There are three reasons why a physician may experience a practice gap, Dr. Stratman says. A practice gap may be a gap in knowledge, meaning there is new information available regarding the diagnostics and/or treatment of a specific disease or condition, or information that the clinician was not aware of existed that told them they should be doing something different.

There could also be a gap in physician performance, Dr. Stratman says, where physicians know the information, but in their practical nature of providing care, they are unable to implement that knowledge into practice.

The third is a gap in patient outcomes, where the physician knows the information and is doing everything right in practice, but the patient - for whatever reason (patient factors being what they are) - still might not get better.

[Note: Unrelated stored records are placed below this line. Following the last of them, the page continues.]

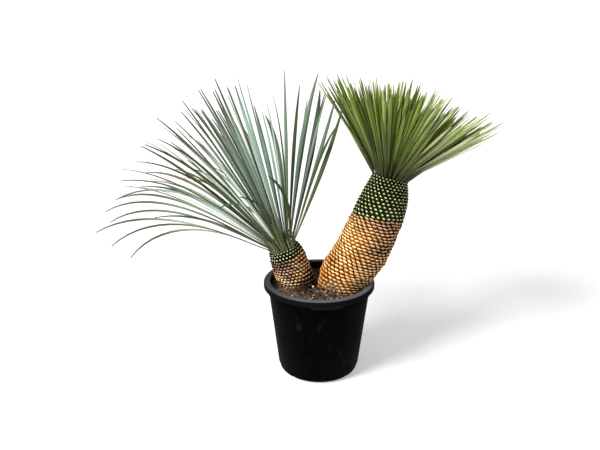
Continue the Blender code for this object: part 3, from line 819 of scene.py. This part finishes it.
def make_leaves(name, blades, seed):
    """All leaves of one head, in one mesh."""
    draw = random.Random(seed)
    points, faces, marks, uvs = [], [], [], []
    size = len(LEAF_SECTION)
    shares = [(step / LEAF_STATIONS) ** 0.9 for step in range(LEAF_STATIONS + 1)]
    for blade in blades:
        pale = draw.uniform(-1, 1)
        tone = 0.5 + 0.5 * copysign(abs(pale) ** blade.plant.tone_spread, pale)
        # Painted light and shade on leaves that head right: pale ones paler, dark ones darker
        tone += (tone - PAINTED_LIGHT_PIVOT) * blade.plant.pale_right * max(0, blade.heading.x - PAINTED_LIGHT_FROM)
        twist = LEAF_TWIST * draw.uniform(-1, 1)
        strip = draw.random() * 50
        shade = draw.random() * draw.choice((-1, 1))
        depth = draw.uniform(0.7, 1.7)
        age = clamp(draw.uniform(-0.25, 0.25) + acos(clamp(blade.heading.z, -1, 1)) / AGED_LEAN)
        if blade.look:
            tone, twist, shade = blade.look
        sides, start, end = tube(len(points), size, LEAF_STATIONS + 1, flip=True)
        faces += [*sides, start, end]
        for share, (place, heading, side) in zip(shares, blade.frames(shares)):
            if share == 0:
                place = place - heading * LEAF_ROOT_EXTRA
            side = Quaternion(heading, twist * share) @ side
            up = heading.cross(side).normalized()
            width = blade.width_at(share)
            fold = (1.35 - 0.6 * share) * depth
            for index, (across, rise) in enumerate(LEAF_SECTION):
                under = float(index >= LEAF_UPPER_POINTS)
                height = rise * fold * width - LEAF_THICKNESS * under
                points.append(place + side * across * width + up * height)
                marks.append((share * blade.colour_reach, clamp(tone), across, under, age, shade))
        for low, high in zip(shares, shares[1:]):
            for index in range(size):
                left = strip + index / size
                right = strip + (index + 1) / size
                uvs += [left, low, left, high, right, high, right, low]
        uvs += [strip, 0] * size + [strip, 1] * size
    leaves = object_from(name, points, faces)
    leaves.data.set_sharp_from_angle(angle=LEAF_CREASE)
    leaves.data.uv_layers.new(name="leaf").data.foreach_set("uv", uvs)
    add_marks(leaves, LEAF_MARKS, marks)
    return leaves


def leaf_material(look):
    """Leaf colours by leaf, by half and along the leaf, with fine veins."""
    paint = Paint(look.name)
    along, tone, across, under, age, shade = paint.attributes(*LEAF_MARKS)
    # Undersides lean towards the base colour: painted shade
    face = paint.mix(paint.times(under, look.under), paint.ramp(tone, look.tones), look.base)
    veins = paint.noise(paint.place((40, 1, 1), "UV"), 2, 2)
    face = paint.over(face, look.base, veins, 0.42, 0.7, 0.3)
    patches = paint.noise(paint.place((1, 3, 1), "UV"), 1.7, 2)
    face = paint.mix(paint.times(paint.range(patches, 0.5, 0.75, look.patching), tone), face, look.margin)
    # Towards the root: the base colour, which on the green head is near black, painted shade deep in the
    # head
    old = paint.range(age, 0.55, 1)
    from_root = paint.math("SUBTRACT", along, paint.times(old, look.long_stalk))
    root = paint.mix(paint.times(old, look.dark_stalk), look.base, look.dark_half)
    face = paint.over(face, root, from_root, look.base_to, 0.05, 0.95)
    # Painted shade on the darker half of the fold
    half = paint.times(shade, paint.range(across, -0.03, 0.03, 1, -1))
    face = paint.over(face, look.dark_half, half, 0.05, 0.9, HALF_SHADE)
    # Towards the tip
    ageing = paint.range(age, 0, 1, look.ageing / 2, -look.ageing / 2)
    ripe = paint.range(paint.math("ADD", along, ageing), look.tip_from, look.tip_to)
    face = paint.mix(paint.times(paint.range(ripe, 0, 0.4, 0.55), old), face, look.turning)
    tip = paint.mix(old, look.tip, look.old_tip)
    face = paint.over(face, tip, ripe, 0.25, 1, look.ripe)
    # Along the edge
    edge = paint.range(paint.math("ABSOLUTE", across), LEAF_MARGIN - 0.02, LEAF_MARGIN + 0.02)
    face = paint.mix(paint.times(edge, paint.range(tone, 0.1, 0.7, EDGING)), face, look.margin)
    return paint.done(face, look.gloss, 0.22, (veins, 0.3, 0.0005))


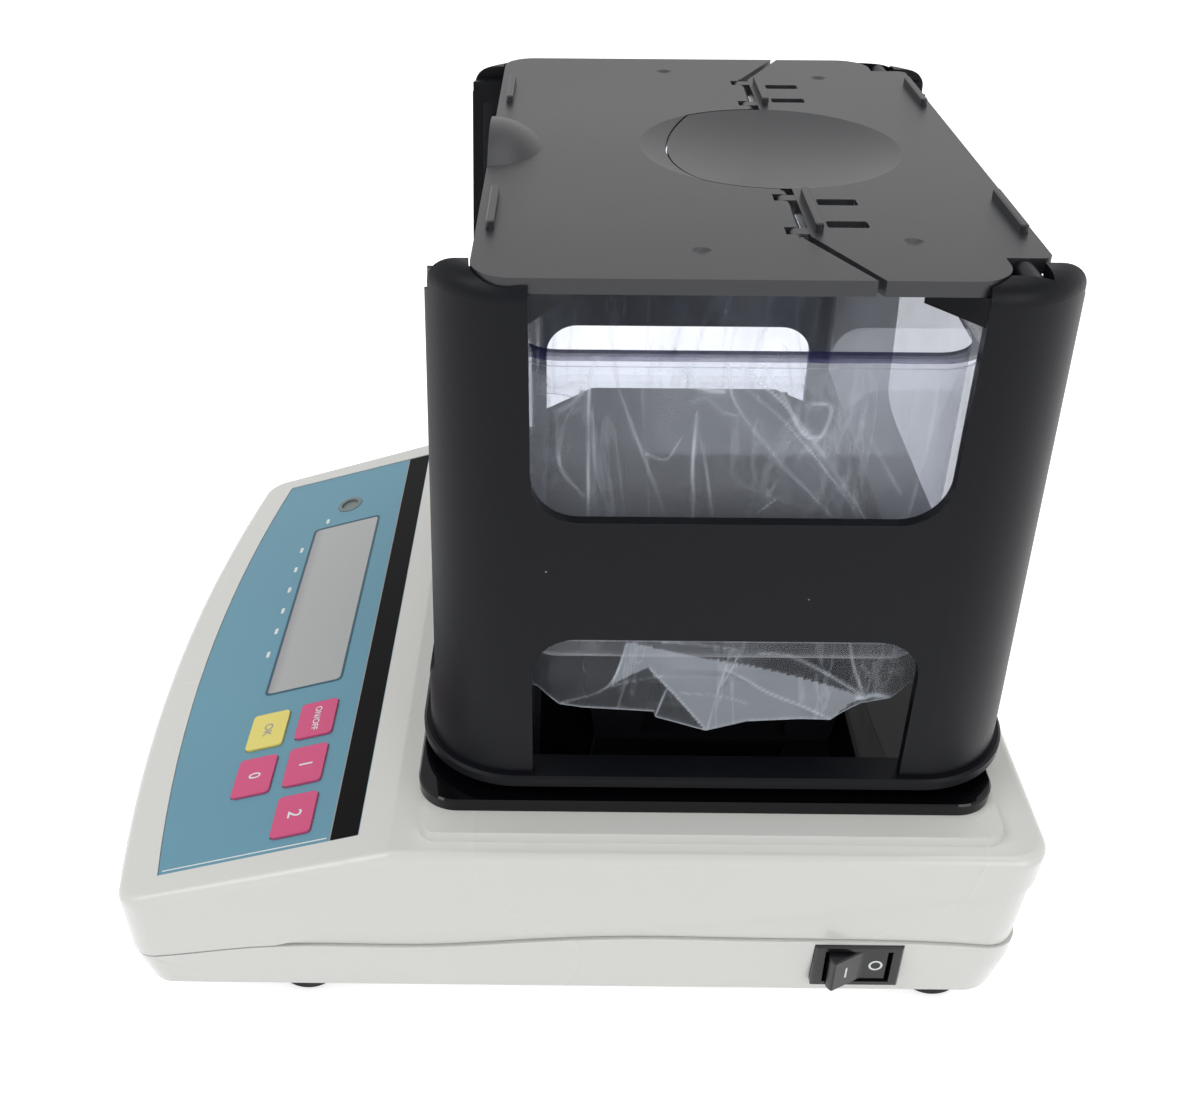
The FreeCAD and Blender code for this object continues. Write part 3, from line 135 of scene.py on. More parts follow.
class Finish:
    # a material being put together: its shader, its coordinates and its textures

    def __init__(self, name, colour, rough, **more):
        self.material = bpy.data.materials.new(name)
        self.material.use_nodes = True
        self.tree = self.material.node_tree
        self.shader = self.tree.nodes["Principled BSDF"]
        self.output = self.tree.nodes["Material Output"]
        self.set("Base Color", tuple(colour) + (1.0,))
        self.set("Roughness", rough)
        for key, value in more.items():
            self.set(key.replace("_", " "), value)
        self.coords = self.tree.nodes.new("ShaderNodeTexCoord")

    def set(self, socket, value):
        self.shader.inputs[socket].default_value = value

    def link(self, wire, socket):
        self.tree.links.new(wire.socket, self.shader.inputs[socket])

    # any node: its type, the output that is used, its sockets and its settings
    def node(self, kind, output, inputs=(), **settings):
        made = self.tree.nodes.new(kind)
        for key, value in settings.items():
            setattr(made, key, value)
        for slot, value in dict(inputs).items():
            if isinstance(value, Wire):
                self.tree.links.new(value.socket, made.inputs[slot])
            else:
                made.inputs[slot].default_value = value
        return Wire(self.tree, made.outputs[output])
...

One of the central objectives of CME traditionally has been to try to close the gaps in knowledge. Dr. Stratman says, however, that a more meaningful step in CME can occur if session objectives are aimed at trying to build a clinician’s performance and actually result in performing differently in clinic.

“The competence and the performance of a clinician are very closely linked. Unfortunately, it is difficult to measure performance through a CME session, unless physicians are bringing in with them some practice data,” Dr. Stratman says.

Competency boosters

One potential competency-boosting approach at CME sessions would be for the speaker to describe certain clinical scenarios in a case-based fashion, and then poll the audience or individual physician for potential responses. Based on the response, Dr. Stratman says those in the CME session sometimes can identify relevant practice gaps, which then could be further explored by the speaker or individual and addressed appropriately.

According to Dr. Stratman, practice gaps can occur across the spectrum of the specialty and can include how a physician manages pediatric skin diseases, adult dermatology, surgical dermatology, cosmetic dermatology, and how dermatopathology is read. Identifying and then correcting practice gaps is part and parcel in offering patients the highest standard of care.

“The exploration of practice gaps is really connected to the quality improvement mantra of 21st century medicine. Physicians should always be in search of what they could do to provide better care,” Dr. Stratman says.

All physicians are individually responsible for their professional development, he says, which usually involves staying up to date with the latest available information in the medical literature. According to Dr. Stratman, specialty journals are increasingly addressing practice gaps and are including relevant articles in dedicated sections that specifically address these issues.

“Traditionally, a journal publishes an article and the savvy reader would need to interpret practice gaps. But now, journals such as JAMA Dermatology and Dermatologic Surgery are taking it one step further and actually trying to translate what is being published into a more practice gap-focused interpretation of the literature, serving as a kind of Cliff’s Notes for the clinician,” Dr. Stratman says.

Identifying different practice gaps can serve as the foundation for an in-office quality improvement project, Dr. Stratman says, which may not only result in patients receiving a higher standard of care but, if applied correctly, could potentially qualify the physician to meet some of their Maintenance of Certification needs.

“Every clinician has ways that they could provide potentially better care as new information comes out to guide us in our treatments and in our approach to our dermatology patients. The fact that we have a gap does not make us a bad doctor. The goal is to start looking at the best available evidence differently to see how it can impact us in practice, and make efforts locally to try and improve,” Dr. Stratman said.

Disclosures: Dr. Stratman reports no relevant financial interests.